One of my favorite quotes from Oscar Wilde that I just
discovered is that “There are only two tragedies in life: one is not getting
what one wants, and the other is getting it.”
I’ve been dwelling on this quote a lot lately, especially
since signing my new contract (oh, yeah. I signed a new contract. No big deal).
What does it mean to get what one wants? What is it do we really want in life?
What are our ambitions, and are they external—that is, what we’ve been told to
want—or do they come from a deeper place, a place rooted in our identity, in
who we really are?
Since I’ve gotten here nearly five years ago I’ve been asked
over and over again “are you happy here?”, and I’ve always chafed at that
question. Someone asked me that the other day at Brew Ha Ha and I found myself
get profoundly uncomfortable. Part of it is my New England upbringing—‘happiness’

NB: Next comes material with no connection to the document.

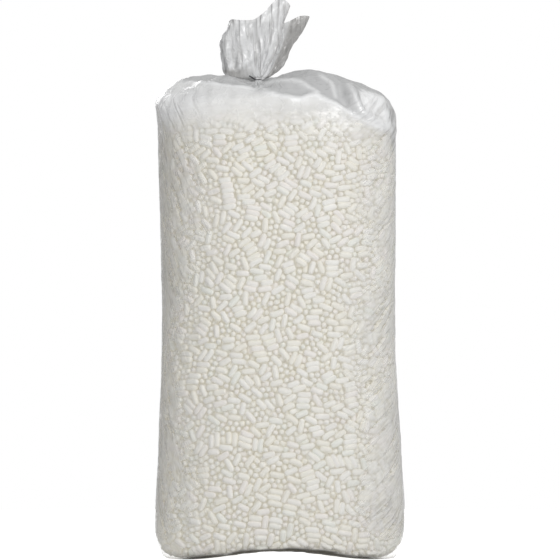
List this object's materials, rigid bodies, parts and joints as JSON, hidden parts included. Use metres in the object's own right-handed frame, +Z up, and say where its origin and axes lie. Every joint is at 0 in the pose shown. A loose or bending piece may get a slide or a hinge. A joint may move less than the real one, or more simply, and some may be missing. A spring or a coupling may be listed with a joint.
{
  "type": "packing peanut bag",
  "caption": "Tall clear film bag of loose packing peanuts, standing on two lobes, with its neck gathered in a wire tie under a flared, crumpled mouth.",
  "frame": {"origin": "on the floor, under the middle of the bag's bounding box", "axes": "+Z up along the bag, +X to the right seen from the front, front towards -Y"},
  "size_m": [0.683, 0.504, 1.5262],
  "materials": {
    "film": "clear thin polyethylene film, wrinkled, milky where it isn't pressed against the peanuts",
    "peanuts": "matte extruded starch foam, off-white",
    "wire": "satin coating on soft wire"
  },
  "bodies": {
    "root": {"bag_film": "film", "peanut_fill": "peanuts", "neck_tie": "wire", "peanut_01": "peanuts", "peanut_02": "peanuts", "peanut_03": "peanuts", "peanut_04": "peanuts", "peanut_05": "peanuts", "peanut_06": "peanuts", "peanut_07": "peanuts", "peanut_08": "peanuts", "peanut_09": "peanuts", "peanut_10": "peanuts", "peanut_11": "peanuts", "peanut_12": "peanuts", "peanut_13": "peanuts", "peanut_14": "peanuts", "peanut_15": "peanuts", "peanut_16": "peanuts", "peanut_17": "peanuts", "peanut_18": "peanuts", "peanut_19": "peanuts", "peanut_20": "peanuts", "peanut_21": "peanuts", "peanut_22": "peanuts", "peanut_23": "peanuts", "peanut_24": "peanuts", "peanut_25": "peanuts", "peanut_26": "peanuts", "peanut_27": "peanuts", "peanut_28": "peanuts", "peanut_29": "peanuts", "peanut_30": "peanuts", "peanut_31": "peanuts", "peanut_32": "peanuts", "peanut_33": "peanuts", "peanut_34": "peanuts", "peanut_35": "peanuts", "peanut_36": "peanuts", "peanut_37": "peanuts", "peanut_38": "peanuts", "peanut_39": "peanuts", "peanut_40": "peanuts", "peanut_41": "peanuts", "peanut_42": "peanuts", "peanut_43": "peanuts", "peanut_44": "peanuts", "peanut_45": "peanuts", "peanut_46": "peanuts", "peanut_47": "peanuts", "peanut_48": "peanuts"}
  },
  "joints": []
}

seems so ephemeral, so superficial somehow. It just feels like the wrong
question, but up until recently, I couldn’t quite put my finger on why. This
week, studying with some colleagues, I think I figured it out. I don’t want to
be asked if I’m happy—sometimes I am, sometimes I’m not. I want to be asked if
I’m appreciative. Do I appreciate where I am—this community, this congregation,
the people around me? Do I appreciate and value the people who strive to make
this place whole? Do I feel like I have
the opportunity to make a difference in people’s lives, to make connections
that are meaningful? Is this place my place, and can I see it as a good place?
The answer to those questions is yes. But those are different questions,
questions rooted, I hope, in a deeper place of my neshamah, what that speaks to
not getting what I want or not getting what I want, but being where I’m
supposed to be.
Is that happiness per se? No, but it allows for moments of
happiness that may be rooted more deeply than in superficial goals or
aspirations, ones that don’t leave us satisfied, but feeling like Oscar Wilde’s
tragic character—either unrealized, or found wanting.
This week Aaron and his sons are ordained as kohanim, and
Aaron blesses the people of Israel. It is a profound and joyful moment, scarred
when Nadav and Avihu, Aaron’s sons, bring alien fire forward, and are consumed
themselves in fire, dying in an instant. What is the strange fire, the eish
zarah? We’re never told. Some scholars suggest they were drunk, or weren’t
wearing the right ritual garb. One suggests that they were arrogant. But I
would suggest another possibility. That their death is a metaphor for our own
pursuit of happiness, our own vain pursuit of what we’re told to want. Rather
than appreciating their position and their role, the expectations of the
community and the rituals they were to practice, they were blinded by ambition,
blinded by haughtiness. They performed their ritual superficially, rather
giving of themselves wholly and completely. They chose not to be fully present,
and as a result, suffered.
So it is with us. We spend so much of our time burning
strange fires within ourselves, fed by other people’s expectations: of wealth,
beauty, physical prowess, how our relationships should be, our homes should
look, how our jobs should be, how our families should look. We hold on to a
fantasy rather than being fully present. We don’t appreciate what we have, or
who we are.
So, are you happy? Do you have what you want? Or is those
the wrong questions? I think they are. Are we appreciative? Are our lives,
imperfect and immeasurable, filled with blessings? Do we have opportunities to
live out those blessings? I hope the answer is yes. The Dalai Llama once said: There
are only two days in the year that nothing can be done. One is called yesterday
and the other is called tomorrow, so today is the right day to love, believe,
do and mostly live. Teach us, O God, to see every day you give us as a chance
to appreciate who we are, to embrace our place and our community, to live fully
in it and our own lives, and to free ourselves of the strange fire of want.